start Records provided

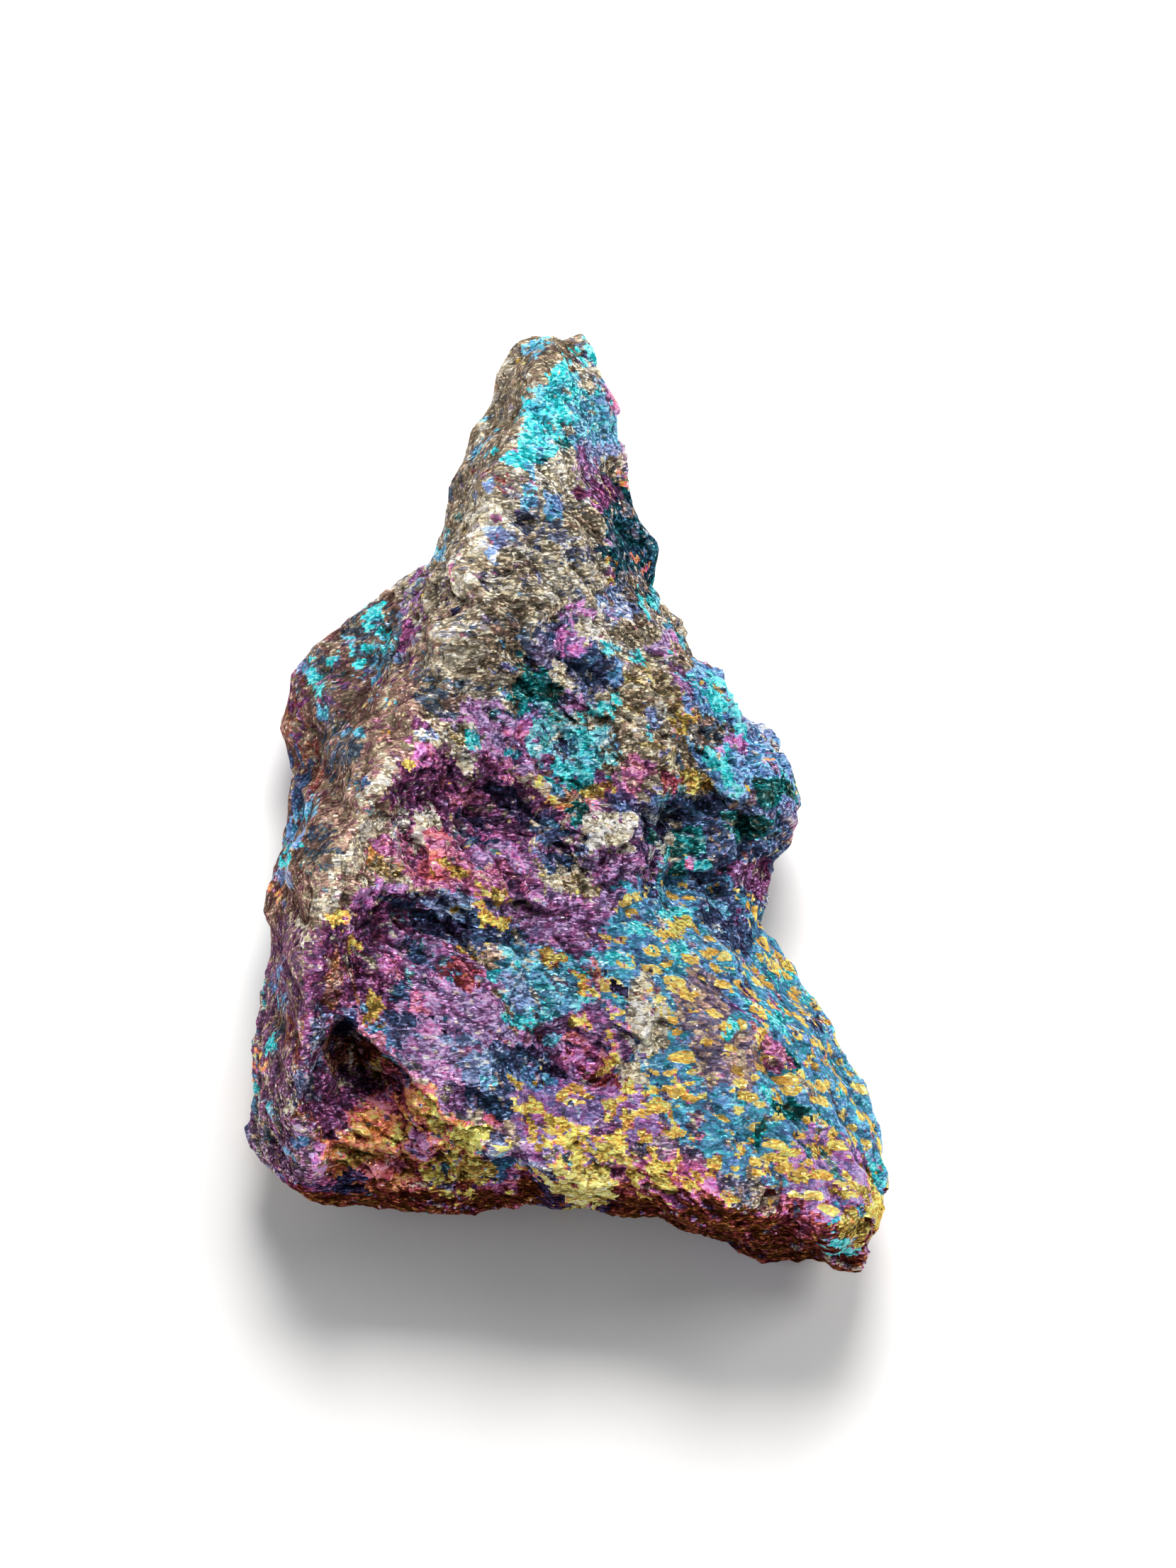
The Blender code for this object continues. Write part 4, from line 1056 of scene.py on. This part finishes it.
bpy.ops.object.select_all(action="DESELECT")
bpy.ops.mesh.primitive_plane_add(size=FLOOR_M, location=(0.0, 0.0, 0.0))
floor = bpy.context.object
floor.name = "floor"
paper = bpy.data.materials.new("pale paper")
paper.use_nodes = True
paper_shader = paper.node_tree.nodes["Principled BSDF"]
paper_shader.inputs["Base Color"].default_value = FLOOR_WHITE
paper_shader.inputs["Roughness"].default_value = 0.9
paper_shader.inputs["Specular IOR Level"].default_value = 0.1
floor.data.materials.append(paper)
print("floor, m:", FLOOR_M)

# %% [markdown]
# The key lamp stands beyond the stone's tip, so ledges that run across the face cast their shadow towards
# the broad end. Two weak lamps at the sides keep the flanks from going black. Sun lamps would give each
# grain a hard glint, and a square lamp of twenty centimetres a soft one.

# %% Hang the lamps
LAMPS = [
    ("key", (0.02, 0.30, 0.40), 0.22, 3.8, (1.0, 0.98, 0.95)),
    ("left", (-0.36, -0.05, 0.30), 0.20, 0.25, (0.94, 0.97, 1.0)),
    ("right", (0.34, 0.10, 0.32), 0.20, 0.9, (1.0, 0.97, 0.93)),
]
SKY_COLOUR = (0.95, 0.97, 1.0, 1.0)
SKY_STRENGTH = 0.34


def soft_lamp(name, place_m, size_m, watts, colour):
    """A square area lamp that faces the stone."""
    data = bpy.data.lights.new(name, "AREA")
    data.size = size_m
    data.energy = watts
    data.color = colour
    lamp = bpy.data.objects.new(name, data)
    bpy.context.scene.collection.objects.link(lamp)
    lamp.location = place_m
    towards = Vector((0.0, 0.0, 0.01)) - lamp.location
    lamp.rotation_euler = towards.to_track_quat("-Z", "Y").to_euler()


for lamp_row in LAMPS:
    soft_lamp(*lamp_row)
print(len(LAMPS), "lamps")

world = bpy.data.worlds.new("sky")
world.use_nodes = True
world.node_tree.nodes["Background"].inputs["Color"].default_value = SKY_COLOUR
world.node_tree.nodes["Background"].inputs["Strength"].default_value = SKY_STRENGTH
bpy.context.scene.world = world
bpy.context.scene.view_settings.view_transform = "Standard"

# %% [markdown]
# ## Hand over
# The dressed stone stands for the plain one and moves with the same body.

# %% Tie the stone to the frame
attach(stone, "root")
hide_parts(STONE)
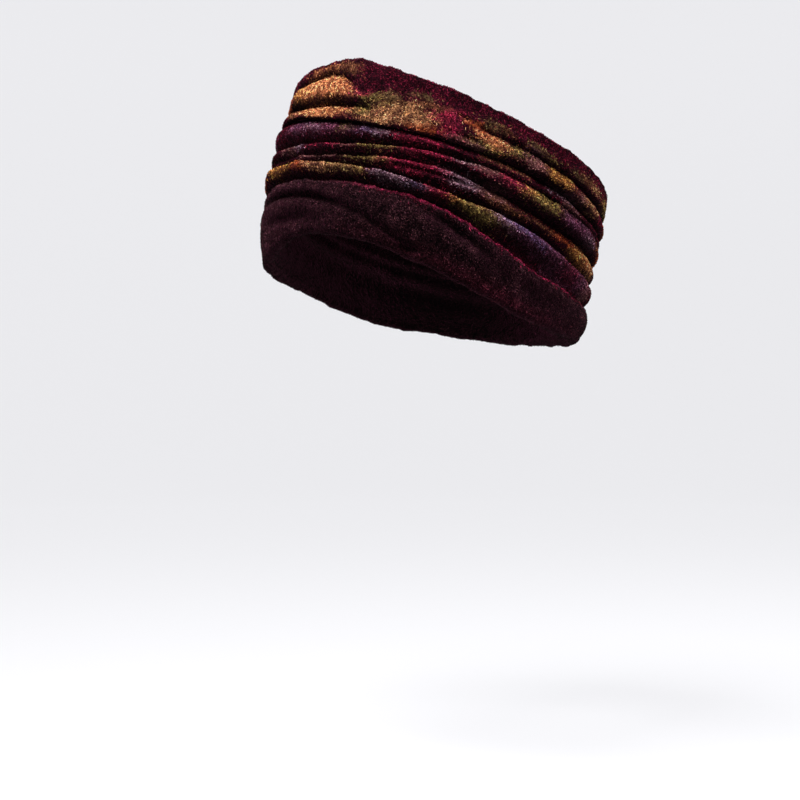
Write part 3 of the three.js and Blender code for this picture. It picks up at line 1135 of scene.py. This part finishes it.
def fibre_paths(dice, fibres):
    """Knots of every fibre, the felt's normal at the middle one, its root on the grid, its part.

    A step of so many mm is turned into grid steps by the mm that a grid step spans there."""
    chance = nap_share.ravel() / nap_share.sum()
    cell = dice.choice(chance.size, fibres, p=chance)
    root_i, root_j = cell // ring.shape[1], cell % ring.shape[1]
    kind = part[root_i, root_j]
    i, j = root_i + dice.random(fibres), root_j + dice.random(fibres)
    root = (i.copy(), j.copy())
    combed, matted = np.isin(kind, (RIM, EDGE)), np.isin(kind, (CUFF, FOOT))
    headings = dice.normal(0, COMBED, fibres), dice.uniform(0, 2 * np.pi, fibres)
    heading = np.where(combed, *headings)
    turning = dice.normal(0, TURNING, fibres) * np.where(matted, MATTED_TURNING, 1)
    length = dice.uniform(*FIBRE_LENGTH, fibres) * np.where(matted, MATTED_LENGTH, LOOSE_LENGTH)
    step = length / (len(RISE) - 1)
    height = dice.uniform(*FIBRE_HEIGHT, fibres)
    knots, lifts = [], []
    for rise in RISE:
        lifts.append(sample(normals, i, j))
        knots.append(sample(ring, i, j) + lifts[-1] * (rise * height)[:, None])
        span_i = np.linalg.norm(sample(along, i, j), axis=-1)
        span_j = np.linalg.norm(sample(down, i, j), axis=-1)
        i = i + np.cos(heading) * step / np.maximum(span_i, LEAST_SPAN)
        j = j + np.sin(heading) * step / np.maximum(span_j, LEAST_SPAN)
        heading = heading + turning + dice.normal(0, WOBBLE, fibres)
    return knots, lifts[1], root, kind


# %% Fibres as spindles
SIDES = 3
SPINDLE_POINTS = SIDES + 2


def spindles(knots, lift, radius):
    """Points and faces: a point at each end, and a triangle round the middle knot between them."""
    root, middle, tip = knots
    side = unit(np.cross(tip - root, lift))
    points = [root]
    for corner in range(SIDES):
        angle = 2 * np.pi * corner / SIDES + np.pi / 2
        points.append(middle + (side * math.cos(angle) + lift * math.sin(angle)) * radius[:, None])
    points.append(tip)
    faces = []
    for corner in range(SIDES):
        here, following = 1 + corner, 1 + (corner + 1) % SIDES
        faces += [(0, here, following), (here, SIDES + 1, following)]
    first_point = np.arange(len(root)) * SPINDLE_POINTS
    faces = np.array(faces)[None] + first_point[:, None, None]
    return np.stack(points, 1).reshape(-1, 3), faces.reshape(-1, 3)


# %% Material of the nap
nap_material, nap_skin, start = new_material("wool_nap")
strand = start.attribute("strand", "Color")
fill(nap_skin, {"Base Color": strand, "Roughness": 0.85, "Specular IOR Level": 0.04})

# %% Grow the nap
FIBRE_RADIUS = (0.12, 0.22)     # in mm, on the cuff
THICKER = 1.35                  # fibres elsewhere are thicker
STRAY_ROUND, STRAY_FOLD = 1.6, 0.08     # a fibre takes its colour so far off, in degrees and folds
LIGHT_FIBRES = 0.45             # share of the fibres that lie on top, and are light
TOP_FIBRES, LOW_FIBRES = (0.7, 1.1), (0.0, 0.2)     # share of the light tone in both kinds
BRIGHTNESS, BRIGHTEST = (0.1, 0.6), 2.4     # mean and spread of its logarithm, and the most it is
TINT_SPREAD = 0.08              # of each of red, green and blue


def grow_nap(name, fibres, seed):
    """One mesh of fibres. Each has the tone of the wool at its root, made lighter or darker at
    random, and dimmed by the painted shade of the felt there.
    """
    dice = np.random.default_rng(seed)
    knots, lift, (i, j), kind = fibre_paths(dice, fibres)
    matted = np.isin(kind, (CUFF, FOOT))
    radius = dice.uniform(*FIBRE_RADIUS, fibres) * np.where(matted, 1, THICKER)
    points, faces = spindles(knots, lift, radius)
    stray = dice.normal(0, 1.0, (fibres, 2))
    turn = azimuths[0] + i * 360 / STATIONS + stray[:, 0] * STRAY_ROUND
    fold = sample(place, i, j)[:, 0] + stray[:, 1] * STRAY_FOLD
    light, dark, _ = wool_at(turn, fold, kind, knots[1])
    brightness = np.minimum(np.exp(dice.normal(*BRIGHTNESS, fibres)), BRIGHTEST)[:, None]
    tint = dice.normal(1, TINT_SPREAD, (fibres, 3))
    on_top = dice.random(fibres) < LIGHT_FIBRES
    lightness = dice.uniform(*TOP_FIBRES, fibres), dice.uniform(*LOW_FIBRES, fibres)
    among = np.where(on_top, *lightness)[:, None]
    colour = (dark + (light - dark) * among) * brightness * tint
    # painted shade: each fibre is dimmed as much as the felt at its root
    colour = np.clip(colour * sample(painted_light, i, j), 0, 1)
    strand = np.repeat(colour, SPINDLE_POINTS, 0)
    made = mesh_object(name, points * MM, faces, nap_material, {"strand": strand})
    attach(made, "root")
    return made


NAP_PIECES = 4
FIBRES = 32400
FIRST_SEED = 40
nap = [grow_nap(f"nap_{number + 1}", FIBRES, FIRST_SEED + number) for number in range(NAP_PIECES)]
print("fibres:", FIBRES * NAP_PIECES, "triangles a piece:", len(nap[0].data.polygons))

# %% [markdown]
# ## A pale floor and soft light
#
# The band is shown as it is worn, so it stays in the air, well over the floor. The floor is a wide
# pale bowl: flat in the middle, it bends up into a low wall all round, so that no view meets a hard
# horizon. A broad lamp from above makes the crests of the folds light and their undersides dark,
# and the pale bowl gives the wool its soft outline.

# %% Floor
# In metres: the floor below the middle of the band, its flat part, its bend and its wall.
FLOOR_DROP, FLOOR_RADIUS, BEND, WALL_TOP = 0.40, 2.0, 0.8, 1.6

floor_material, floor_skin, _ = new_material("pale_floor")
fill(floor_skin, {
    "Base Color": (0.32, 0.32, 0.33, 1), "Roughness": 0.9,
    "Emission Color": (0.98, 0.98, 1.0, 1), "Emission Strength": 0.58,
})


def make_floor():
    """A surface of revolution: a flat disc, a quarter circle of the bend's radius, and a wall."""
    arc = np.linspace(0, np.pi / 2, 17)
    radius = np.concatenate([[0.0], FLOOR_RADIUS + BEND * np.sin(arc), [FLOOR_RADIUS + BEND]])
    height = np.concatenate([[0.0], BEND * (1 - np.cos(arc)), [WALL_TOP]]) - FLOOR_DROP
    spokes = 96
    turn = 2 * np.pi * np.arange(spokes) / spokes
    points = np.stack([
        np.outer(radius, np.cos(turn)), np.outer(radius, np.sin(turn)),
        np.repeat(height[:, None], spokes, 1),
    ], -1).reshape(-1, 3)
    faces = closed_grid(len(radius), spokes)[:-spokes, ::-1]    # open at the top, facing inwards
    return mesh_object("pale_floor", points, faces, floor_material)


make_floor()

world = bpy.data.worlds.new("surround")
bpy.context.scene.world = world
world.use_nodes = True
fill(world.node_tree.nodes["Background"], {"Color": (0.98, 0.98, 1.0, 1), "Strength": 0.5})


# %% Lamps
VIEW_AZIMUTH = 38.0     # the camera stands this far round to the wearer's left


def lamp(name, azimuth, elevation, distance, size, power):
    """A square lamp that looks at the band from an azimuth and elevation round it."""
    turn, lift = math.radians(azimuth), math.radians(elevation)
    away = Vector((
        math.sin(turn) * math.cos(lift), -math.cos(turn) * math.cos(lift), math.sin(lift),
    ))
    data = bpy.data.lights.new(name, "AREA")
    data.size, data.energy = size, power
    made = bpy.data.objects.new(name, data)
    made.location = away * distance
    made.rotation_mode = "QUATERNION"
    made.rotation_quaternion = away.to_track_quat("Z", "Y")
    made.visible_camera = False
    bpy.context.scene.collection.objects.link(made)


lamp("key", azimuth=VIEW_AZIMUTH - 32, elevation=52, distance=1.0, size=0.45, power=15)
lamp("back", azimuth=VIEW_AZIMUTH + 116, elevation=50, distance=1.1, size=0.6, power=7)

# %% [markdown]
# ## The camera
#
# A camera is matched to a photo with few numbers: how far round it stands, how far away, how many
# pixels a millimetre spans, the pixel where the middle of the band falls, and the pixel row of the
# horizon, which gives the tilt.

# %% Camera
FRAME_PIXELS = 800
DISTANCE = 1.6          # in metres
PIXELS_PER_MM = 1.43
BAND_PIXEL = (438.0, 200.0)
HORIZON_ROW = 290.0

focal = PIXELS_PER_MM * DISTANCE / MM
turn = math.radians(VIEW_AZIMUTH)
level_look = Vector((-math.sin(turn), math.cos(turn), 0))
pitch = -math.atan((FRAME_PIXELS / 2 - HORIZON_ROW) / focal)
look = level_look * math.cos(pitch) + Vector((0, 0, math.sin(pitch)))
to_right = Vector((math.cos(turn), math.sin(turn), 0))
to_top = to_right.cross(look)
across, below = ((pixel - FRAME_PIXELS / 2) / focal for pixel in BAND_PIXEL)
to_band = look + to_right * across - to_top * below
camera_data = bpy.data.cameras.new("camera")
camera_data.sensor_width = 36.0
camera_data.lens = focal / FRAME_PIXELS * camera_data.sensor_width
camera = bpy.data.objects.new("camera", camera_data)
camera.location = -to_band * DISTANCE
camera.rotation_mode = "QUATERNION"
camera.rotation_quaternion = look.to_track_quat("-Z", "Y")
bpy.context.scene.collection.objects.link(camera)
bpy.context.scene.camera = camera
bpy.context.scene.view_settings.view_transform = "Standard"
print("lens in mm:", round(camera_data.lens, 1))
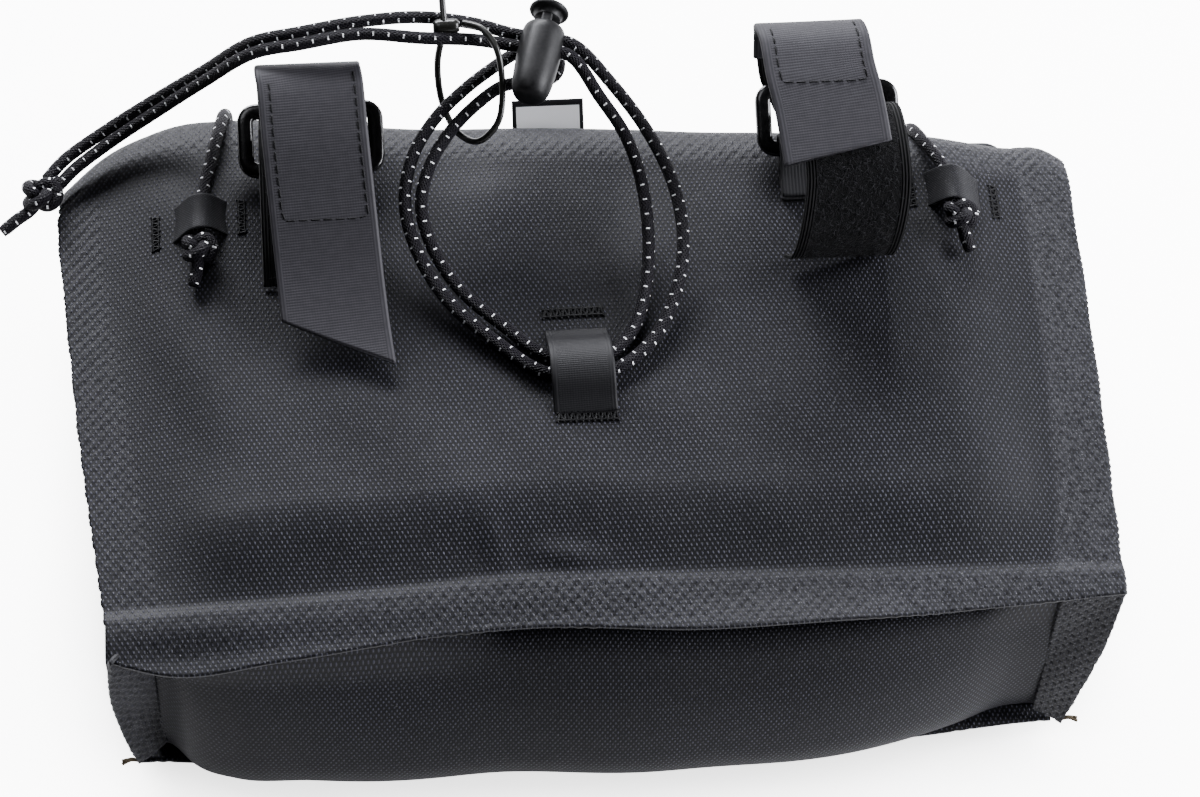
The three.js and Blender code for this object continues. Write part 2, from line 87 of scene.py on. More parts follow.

end Records provided

• Direction:
Write out again only the lines from the line containing "hide_parts(STONE)" through the line containing "grid, its part.", both included, exactly as they are.

• Full answer:
hide_parts(STONE)
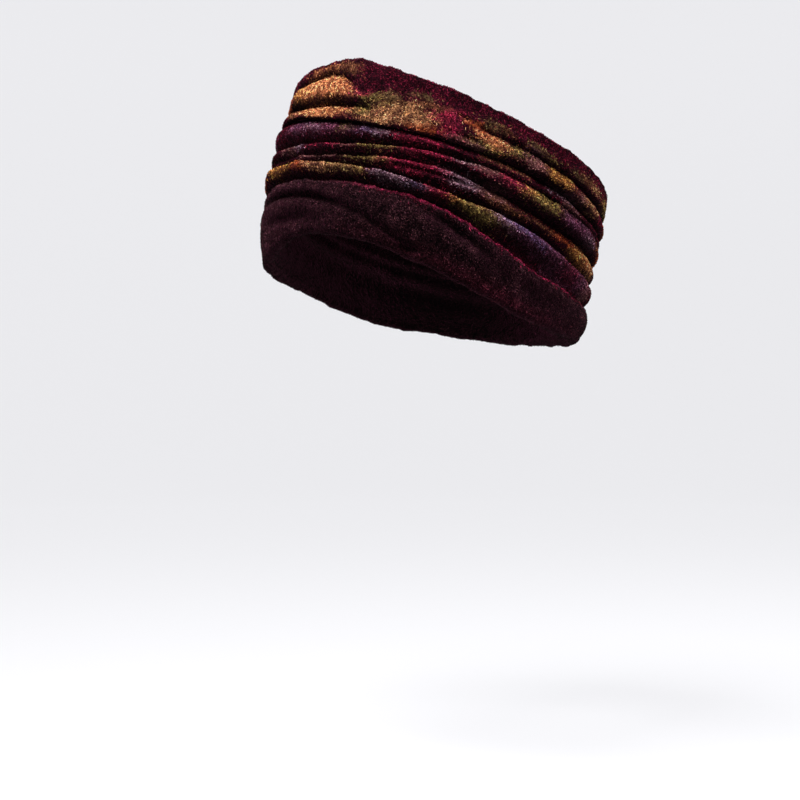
Write part 3 of the three.js and Blender code for this picture. It picks up at line 1135 of scene.py. This part finishes it.
def fibre_paths(dice, fibres):
    """Knots of every fibre, the felt's normal at the middle one, its root on the grid, its part.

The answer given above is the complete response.